APIs simplify the process of creating engaging touch-points via new channels (such as social media or mobile apps). They also make it possible to collect information from these interactions, which can be used in a feedback loop to fuel marketing campaigns or even influence distribution strategies with partners.

By enabling you to utilize new online channels and better understand the preferences of your target audience, APIs make it possible to reach whole new audiences. And the greater the reach you can achieve through APIs, the more connected and personalized an experience you can provide for your target audience, thereby improving customer retention.

In today’s increasingly app-oriented world, it is critical to note also that APIs provide the data funnel for mobile and social media apps. The days when you could rely on people typing your URL into a browser are over. Today’s users access information via Google, Facebook or Twitter – increasingly using apps rather than browsers – and you need an API to reach those customers.

Innovation As app development requirements get more complex, the platform specialization required is difficult to source strictly in-house. Enterprises are casting their nets wider in order to gain access to the right specialists who can build apps, while focusing their internal resources toward API development.

If you provide an API, in theory you know your services and you know how to be really good at providing those services. But you don’t know everything about how those services can be used. Open APIs allow you to leverage external developers, who can look at what you do best, combine it with what they do best and come up with innovative new ideas.

Additionally, you can use any data you collect on how your API is being used in order to come up with new innovative ideas of your own. In other words, by opening up your data and services via APIs, you can leverage the interests, ideas and behavior of the developer community and your customers to help your business grow organically.

Integration From a technical standpoint, APIs are all about integration. An API is essentially an integration tool and APIs allow organizations to achieve business goals by facilitating various types of integration. But for many organizations, integration itself can be a business goal, so API integration has an inherent value.

In the past, mergers and acquisitions were core drivers for integration projects. However, with organizations of every size increasingly utilizing critical applications and infrastructure that run in the cloud, there is greater than ever necessity for integration – especially with partners and corporate customers.

As more companies take advantage of software-as-a-service (SaaS) and infrastructure-as-a-service (IaaS), there is a growing need to integrate cloud services with existing backend systems or even other cloud services. Whether you are migrating to the cloud completely or choosing a hybrid model, you will need APIs to make those connections.

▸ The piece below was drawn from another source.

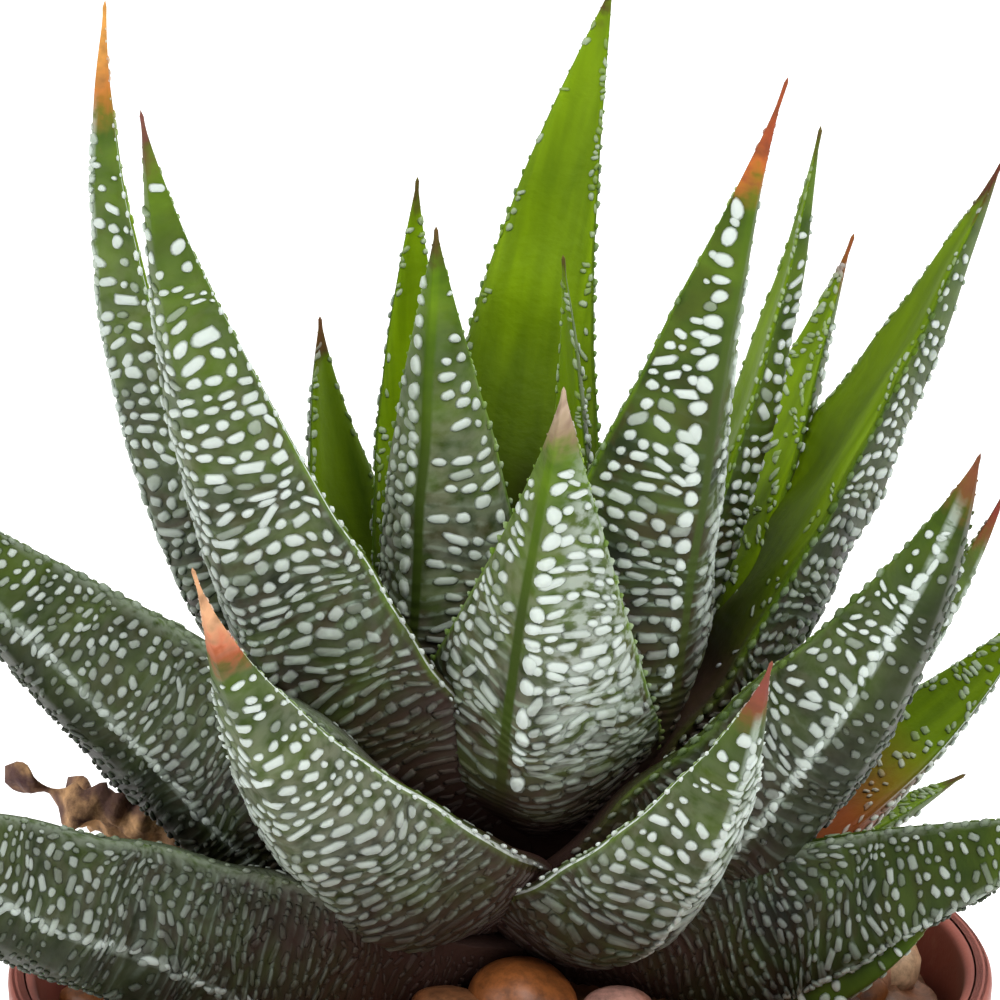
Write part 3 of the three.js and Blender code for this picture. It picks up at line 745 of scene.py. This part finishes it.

Furthermore, by using APIs, you can integrate with other companies that provide services which are outside your core competencies, allowing you to concentrate on what you do best. By the same token, you can focus your resources on creating the best product or service and then provide that to other companies through your own APIs.

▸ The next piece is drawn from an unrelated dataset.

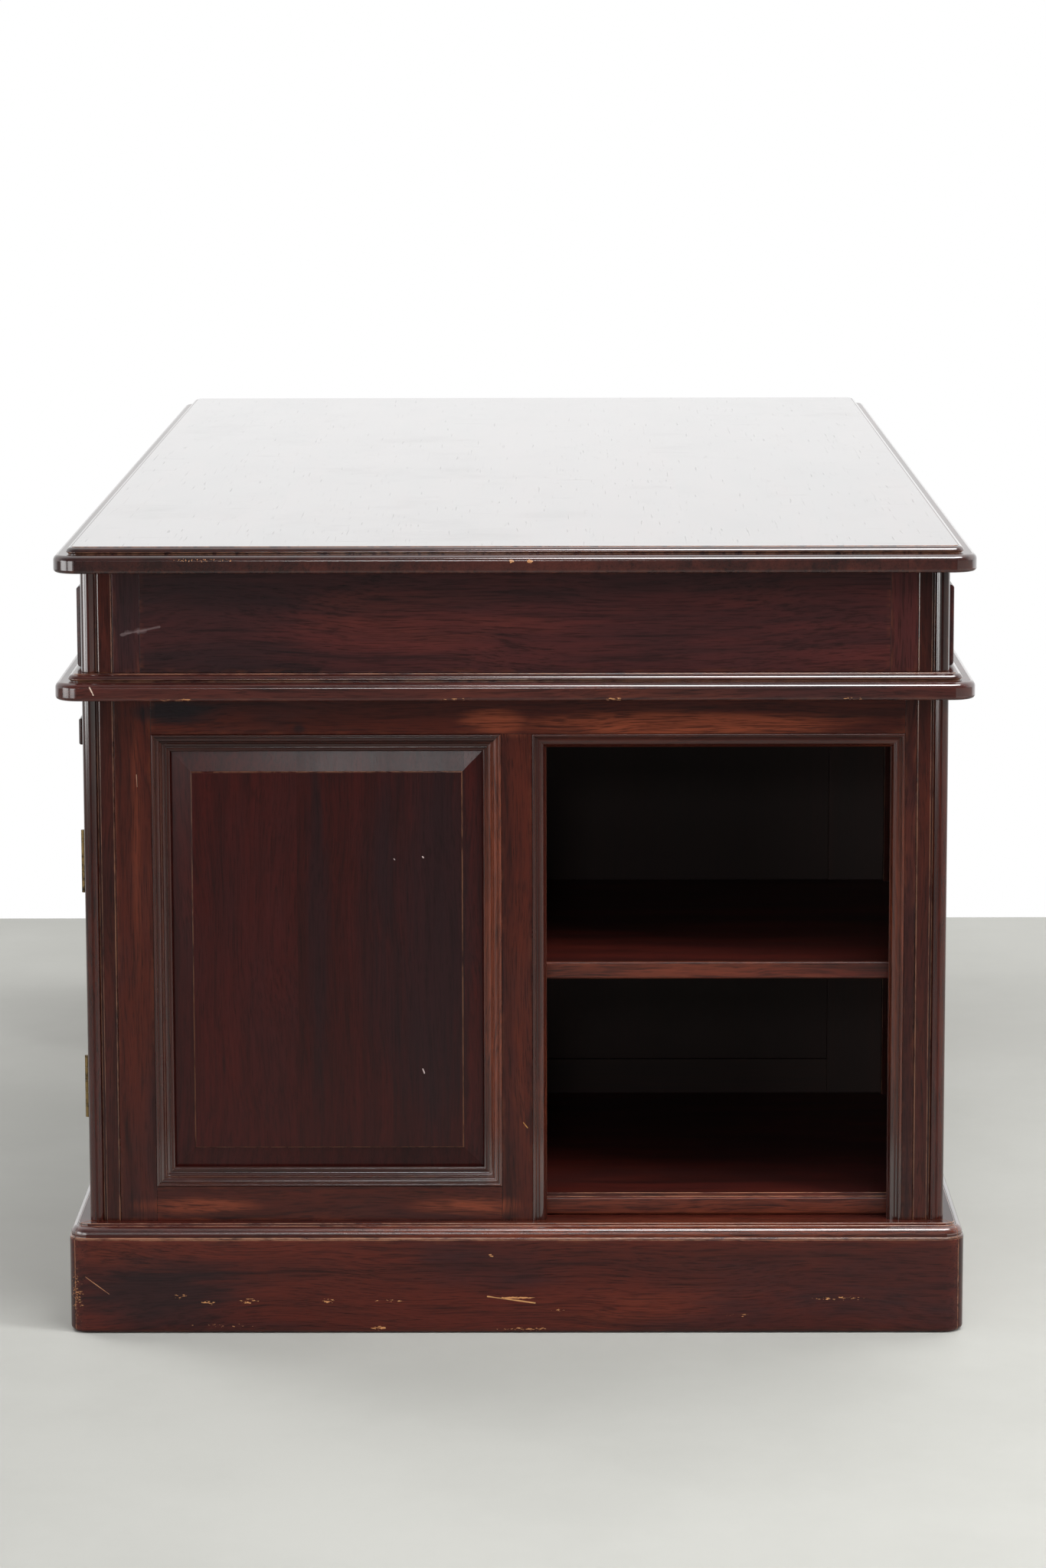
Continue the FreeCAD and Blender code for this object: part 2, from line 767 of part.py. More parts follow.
def drawer_openings():
    """Left and right edge of each drawer opening on the front."""
    half = partition_thickness / 2
    outer = post_inner_end - drawer_stile
    return {
        "left": (-outer, -divider_place - half),
        "middle": (-divider_place + half, divider_place - half),
        "right": (divider_place + half, outer),
    }


def drawer_front(x0, x1, knob_places):
    """A lipped front whose lip laps the frame all round, with its turned knobs."""
    opening_top = top_level - frieze_rail_height
    outside = -side_face - lip_thickness
    lip = box(x0 - drawer_lip, x1 + drawer_lip, outside, -side_face,
              frieze_level + lip_lower_gap, opening_top + drawer_lip + lip_lower_gap)
    lip = rounded_front(lip, outside, lip_radius)
    rebated = box(x0 + drawer_side_gap, x1 - drawer_side_gap, -side_face, -side_face + drawer_rebate,
                  drawer_floor() + drawer_clearance, opening_top - drawer_side_gap)
    front = lip.fuse(rebated).removeSplitter()
    level = (frieze_level + opening_top + drawer_lip) / 2
    return [front] + [knob(drawer_knob_radius, drawer_knob_reach, x, outside, level)
                      for x in knob_places]


def drawer_box(x0, x1):
    """Two sides, a back and a bottom, open at the top."""
    left, right = x0 + drawer_side_gap, x1 - drawer_side_gap
    low = drawer_floor() + drawer_clearance
    high = top_level - frieze_rail_height - drawer_side_drop
    front = -side_face + drawer_rebate
    back = -partition_thickness / 2 - drawer_back_gap
    wall = drawer_side_thickness
    base = low + drawer_bottom_lift
    base_top = base + drawer_bottom_thickness
    return [
        box(left, left + wall, front, back, low, high),
        box(right - wall, right, front, back, low, high),
        box(left + wall, right - wall, back - wall, back, base_top, high),
        box(left + wall, right - wall, front, back, base, base_top),
    ]


def save(name, pieces, angle=0):
    """One STEP file for one sub-part; a group of separate solids is kept as a compound."""
    placed = [turned(piece, angle) for piece in pieces]
    shape = placed[0] if len(placed) == 1 else Part.makeCompound(placed)
    shape.exportStep("parts/" + name + ".step")


def save_pedestal(side, angle):
    waist = slab(knee_face - slab_overhang, end_face + slab_overhang,
                 -desk_depth / 2, desk_depth / 2, waist_level, waist_thickness)
    pieces = {
        "plinth": plinth(),
        "floor": pedestal_floor(),
        "waist_slab": [waist],
        "posts": corner_posts(knee_face, end_face, cap_level, pedestal_height),
        "end_frame": end_frame(),
        "end_mouldings": end_mouldings(),
        "end_panel": end_panel(),
        "niche_shelf": niche_shelf(),
        "knee_frame": knee_frame(),
        "knee_panels": knee_panels(),
        "divider": divider(),
        "side_frame": side_frame(),
        "side_panel": side_panel(),
        "slide_case": slide_case(),
        "cupboard_shelf": cupboard_shelf(),
        "hinge_post_halves": hinge_post_halves(),
        "hinge_door_halves": hinge_door_halves(),
        "door_frame": door_frame(),
        "door_panel": door_panel(),
        "slide": slide(),
    }
    for name, solids in pieces.items():
        save(side + "_" + name, solids, angle)


def save_frieze():
    writing_top = slab(-desk_length / 2, desk_length / 2, -desk_depth / 2, desk_depth / 2,
                       top_level, top_thickness)
    save("top", [writing_top])
    save("frieze_posts", corner_posts(-end_face, end_face, frieze_level, frieze_height))
    save("frieze_end_right", frieze_end())
    save("frieze_end_left", frieze_end(), 180)
    save("frieze_rails", frieze_rails())
    save("frieze_floor", frieze_floor())
    save("frieze_partitions", frieze_partitions())


def save_drawers():
    """Three drawers on the front, and the same three turned half round on the back."""
    opposite = {"left": "right", "middle": "middle", "right": "left"}
    for place, (x0, x1) in drawer_openings().items():
        knob_places = [(x0 + x1) / 2]
        if place == "middle":
            knob_places = [x0 + middle_knob_inset, x1 - middle_knob_inset]
        front = drawer_front(x0, x1, knob_places)
        body = drawer_box(x0, x1)
        for row, side, angle in (("front", place, 0), ("back", opposite[place], 180)):
            save(row + "_drawer_" + side + "_front", front, angle)
            save(row + "_drawer_" + side + "_box", body, angle)


os.makedirs("parts", exist_ok=True)
for pedestal, half_turn in (("right", 0), ("left", 180)):
    save_pedestal(pedestal, half_turn)
save_frieze()
save_drawers()
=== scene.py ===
import bpy
import math
import random
from mathutils import Matrix, Quaternion, Vector


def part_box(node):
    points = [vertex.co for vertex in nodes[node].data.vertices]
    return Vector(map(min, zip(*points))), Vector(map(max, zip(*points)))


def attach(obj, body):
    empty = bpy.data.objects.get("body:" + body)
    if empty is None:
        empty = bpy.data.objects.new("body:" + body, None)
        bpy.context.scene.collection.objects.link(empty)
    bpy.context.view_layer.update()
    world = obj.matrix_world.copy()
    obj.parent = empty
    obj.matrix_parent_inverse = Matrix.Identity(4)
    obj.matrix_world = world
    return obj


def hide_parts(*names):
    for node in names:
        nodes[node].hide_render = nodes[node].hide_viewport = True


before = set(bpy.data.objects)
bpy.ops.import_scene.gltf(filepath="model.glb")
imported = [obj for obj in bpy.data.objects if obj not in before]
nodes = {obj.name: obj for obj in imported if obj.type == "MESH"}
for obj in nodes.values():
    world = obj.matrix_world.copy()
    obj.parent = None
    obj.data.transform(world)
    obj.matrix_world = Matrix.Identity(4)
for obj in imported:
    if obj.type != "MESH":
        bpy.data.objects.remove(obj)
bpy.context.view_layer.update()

# Plinths: mitred mahogany boards with rounded corners under a moulded cap frame, one plinth to each
# pedestal. They are stained and polished like the rest, and kicked and scuffed near the floor.

MICRONS = 1e6                                  # in a metre
FLAT_WITHIN = math.radians(0.5)                # triangles turned less than this are one flat face
FIELD_EDGE = math.radians(6)                   # where the raised field of a panel begins
ARRIS_FROM = math.radians(38)                  # an edge as sharp as this is an arris, and is eased
ARRIS_STEPS = 2
SMOOTH_BELOW = math.radians(50)
MOULDED_FROM = math.cos(math.radians(8))       # a face turned more than this is worked, not sawn
UNDERSIDE = -0.1                               # a face that looks further down is left unpolished
GRAIN_ALONG = {"X": 0, "Y": 1, "Z": 2}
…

IoT Support With the Internet of Things (IoT) proliferating via smart appliances, connected vehicles, RFID sensors and much more, we are now able to collect data from more places than ever. For instance, companies can enhance field equipment with sensors or enable field personnel with specialized mobile solutions in order to feed valuable information back to on-premises systems.

While this can lead to huge amounts of data spread across various silos, APIs make it possible to integrate this information into a single, consolidated view. Furthermore, with APIs, you can take your data and combine it with data from other systems to offer more fine-grained information, or collect data from multiple points that can be correlated with the your base information.

The value is created by combining existing information into more usable knowledge. Once you have APIs to provide programmatic access to all that data, you can combine that information through an analytical system that has access to the API and build in rules or scenarios in order to maximize the value of the data.